My Brother the Duck – Scientific Method at Work in a Picture Book

Lynn: Take one “fledgling scientist,” aka young Stella Wells, who is clearly not pleased about the impending addition to the family, and add a father’s joke. “You’re waddling,” he tells Stella’s mom, “We must be having a duck.” Stella is not amused because if a “baby was bad enough, a duck was unacceptable.” Stella decides much more research is required and sets out to gather facts to prove her hypothesis. Pat Zietlow Miller takes on the scientific method in her very funny new picture book, My Brother the Duck (Chronicle, 2020).

When the new sibling arrives and her parents name him Drake, Stella sets to work. Enlisting her best friend and fellow researcher, they tote up the accumulated proof. Drake not only sounds like a duck, he looks like a duck! Deciding the facts were not yet conclusive, the team consults an expert, their teacher who tells them:

“If it looks like a duck

and sounds like a duck,

it’s probably a duck.”

Just as Stella decides that maybe having a duck in the family wouldn’t be so bad, her ongoing observations yield a startling new discovery.

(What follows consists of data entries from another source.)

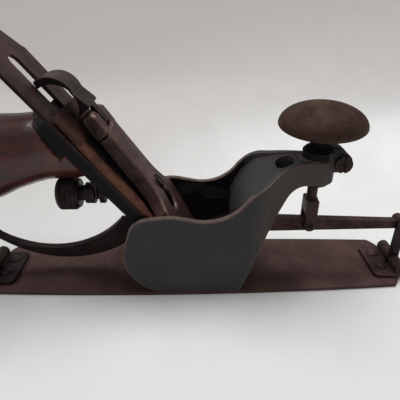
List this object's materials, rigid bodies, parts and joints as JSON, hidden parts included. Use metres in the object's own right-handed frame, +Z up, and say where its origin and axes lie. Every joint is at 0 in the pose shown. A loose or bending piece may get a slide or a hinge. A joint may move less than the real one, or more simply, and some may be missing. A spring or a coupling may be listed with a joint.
{
  "type": "compass plane",
  "caption": "Adjustable compass plane with a flexible steel sole, knob, geared levers and a turned wooden handle, aged iron and steel",
  "frame": {"origin": "middle of the sole's underside", "axes": "+X towards the toe, +Z up off the work, +Y to the far side"},
  "size_m": [0.2729, 0.0546, 0.1439],
  "materials": {
    "cast_body": "black japanning worn thin over cast iron, dull sheen",
    "worn_steel": "steel under an even reddish brown rust patina",
    "screw_steel": "small turned steel pieces, dark with old rust",
    "knob_iron": "brown rusted cast iron with a rough crown",
    "iron_steel": "tool steel with brown grey patina",
    "rusty_iron": "steel with orange rust",
    "worn_iron": "cast iron with worn plating, brown grey",
    "dark_brass": "brass gone nearly black",
    "rosewood": "varnished reddish brown hardwood with a high gloss"
  },
  "bodies": {
    "casting": {"body": "cast_body", "sole": "worn_steel", "sole_screws": "screw_steel", "lever_cap": "worn_iron", "lever_cap_screw": "screw_steel", "cap_spring": "screw_steel", "spring_rivet": "screw_steel", "cam_pin": "screw_steel", "depth_stud": "screw_steel", "depth_lever_pin": "screw_steel", "handle": "rosewood", "handle_bolt": "screw_steel", "handle_nut": "dark_brass"},
    "knob_part": {"knob": "knob_iron", "stem_ring": "screw_steel"},
    "rod_part": {"adjusting_rod": "worn_steel", "fork_pin": "screw_steel"},
    "front_arm": {"front_lever": "worn_steel", "front_shaft": "screw_steel", "front_sector": "screw_steel", "front_link_pin": "screw_steel"},
    "rear_arm": {"rear_lever": "worn_steel", "rear_shaft": "screw_steel", "rear_sector": "screw_steel", "rear_link_pin": "screw_steel"},
    "front_link_part": {"front_link": "worn_steel"},
    "rear_link_part": {"rear_link": "worn_steel"},
    "toe_part": {"toe_bracket": "worn_steel", "toe_rivets": "worn_steel", "toe_hinge_pin": "screw_steel"},
    "heel_part": {"heel_bracket": "worn_steel", "heel_rivets": "worn_steel", "heel_hinge_pin": "screw_steel"},
    "clamp_part": {"clamp_screw": "screw_steel"},
    "cam_part": {"cam_lever": "worn_iron"},
    "iron_part": {"cutter": "iron_steel", "cap_iron": "rusty_iron", "cap_iron_screw": "screw_steel"},
    "depth_fork_part": {"depth_lever": "screw_steel"},
    "nut_part": {"depth_nut": "dark_brass"}
  },
  "joints": [
    {"name": "knob_spin", "type": "hinge", "parent": "casting", "child": "knob_part", "pos_m": [0.0693, 0, 0.095], "axis": [0, 0, -1], "range_deg": [-790.68, 790.68]},
    {"name": "rod_slide", "type": "slide", "parent": "casting", "child": "rod_part", "axis": [0, 0, 1], "range_m": [-0.00339, 0.00339]},
    {"name": "front_swing", "type": "hinge", "parent": "casting", "child": "front_arm", "pos_m": [0.0315, 0, 0.033], "axis": [0, -1, 0], "range_deg": [-5.15, 5.15]},
    {"name": "rear_swing", "type": "hinge", "parent": "casting", "child": "rear_arm", "pos_m": [-0.034, 0, 0.033], "axis": [0, 1, 0], "range_deg": [-5.15, 5.15]},
    {"name": "front_link_swing", "type": "hinge", "parent": "front_arm", "child": "front_link_part", "pos_m": [0.1265, 0, 0.033], "axis": [0, 1, 0], "range_deg": [-6.96, 6.96]},
    {"name": "rear_link_swing", "type": "hinge", "parent": "rear_arm", "child": "rear_link_part", "pos_m": [-0.1265, 0, 0.0315], "axis": [0, -1, 0], "range_deg": [-7.43, 7.43]},
    {"name": "toe_flex", "type": "hinge", "parent": "casting", "child": "toe_part", "pos_m": [0.067, 0, 0.001], "axis": [0, -1, 0], "range_deg": [-8.21, 8.21], "deforming": ["sole"]},
    {"name": "heel_flex", "type": "hinge", "parent": "casting", "child": "heel_part", "pos_m": [-0.07, 0, 0.001], "axis": [0, 1, 0], "range_deg": [-8.42, 8.42], "deforming": ["sole"]},
    {"name": "clamp_turn", "type": "hinge", "parent": "casting", "child": "clamp_part", "pos_m": [0.0811, -0.009, 0.0752], "axis": [0, 1, 0], "range_deg": [-90, 270]},
    {"name": "cam_open", "type": "hinge", "parent": "casting", "child": "cam_part", "pos_m": [-0.05123, 0, 0.09825], "axis": [0, 1, 0], "range_deg": [0, 95]},
    {"name": "depth_slide", "type": "slide", "parent": "casting", "child": "nut_part", "axis": [1, 0, 0], "range_m": [-0.00115, 0.00115]},
    {"name": "depth_swing", "type": "hinge", "parent": "casting", "child": "depth_fork_part", "pos_m": [-0.05068, 0, 0.06442], "axis": [0, -1, 0], "range_deg": [-7.2, 7.2]},
    {"name": "iron_slide", "type": "slide", "parent": "casting", "child": "iron_part", "axis": [-0.6157, 0, 0.788], "range_m": [-0.00138, 0.00138]}
  ],
  "couplings": [
    {"joint": "rod_slide", "follows": "knob_spin", "m_per_rad": 0.00023873},
    {"joint": "front_swing", "follows": "knob_spin", "ratio": 0.006322},
    {"joint": "rear_swing", "follows": "knob_spin", "ratio": 0.006322},
    {"joint": "front_link_swing", "follows": "knob_spin", "ratio": 0.0085456},
    {"joint": "rear_link_swing", "follows": "knob_spin", "ratio": 0.0091216},
    {"joint": "toe_flex", "follows": "knob_spin", "ratio": 0.010082},
    {"joint": "heel_flex", "follows": "knob_spin", "ratio": 0.010336},
    {"joint": "depth_swing", "follows": "depth_slide", "rad_per_m": 106.16},
    {"joint": "iron_slide", "follows": "depth_slide", "ratio": 1.1677}
  ]
}
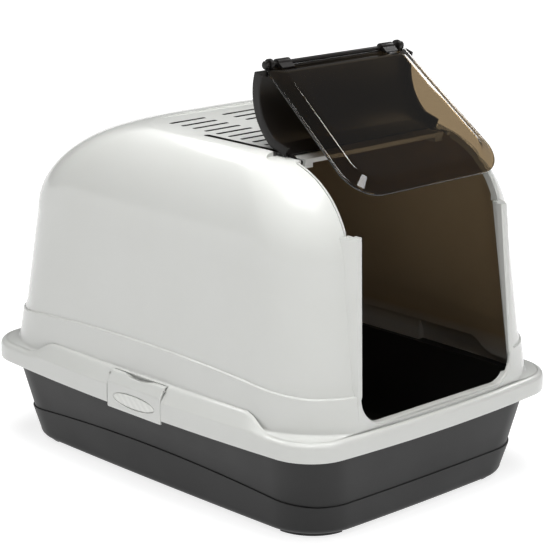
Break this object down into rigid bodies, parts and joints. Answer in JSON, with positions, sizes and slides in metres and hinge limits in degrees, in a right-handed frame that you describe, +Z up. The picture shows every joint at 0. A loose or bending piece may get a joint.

I took to this picture book like a duck takes to water! Miller’s sly text wonderfully assisted by Daniel Wiseman’s cheery digital illustrations made me laugh out loud. Young readers will have no trouble getting the jokes so delightfully presented on each page and along the way, they’ll acquire a little more understanding of the scientific method. This picture book fits the bill for both classrooms and lap-time reading.

Cindy: Fits the “bill?” Lynn does love her puns, but the book does just that. A new sibling can be a strange thing to understand for a young child but as this new baby brother “fledges,” his older sister grows comfortable with him. Wiseman has as much fun with his ducky illustrations and hidden “eggs” in the brightly colored art as Lynn does with her puns. Make note, the twist ending will have everyone laughing.

Pair this with the classic Are You My Mother? (Random House, 1960) by P.D. Eastman for added fun.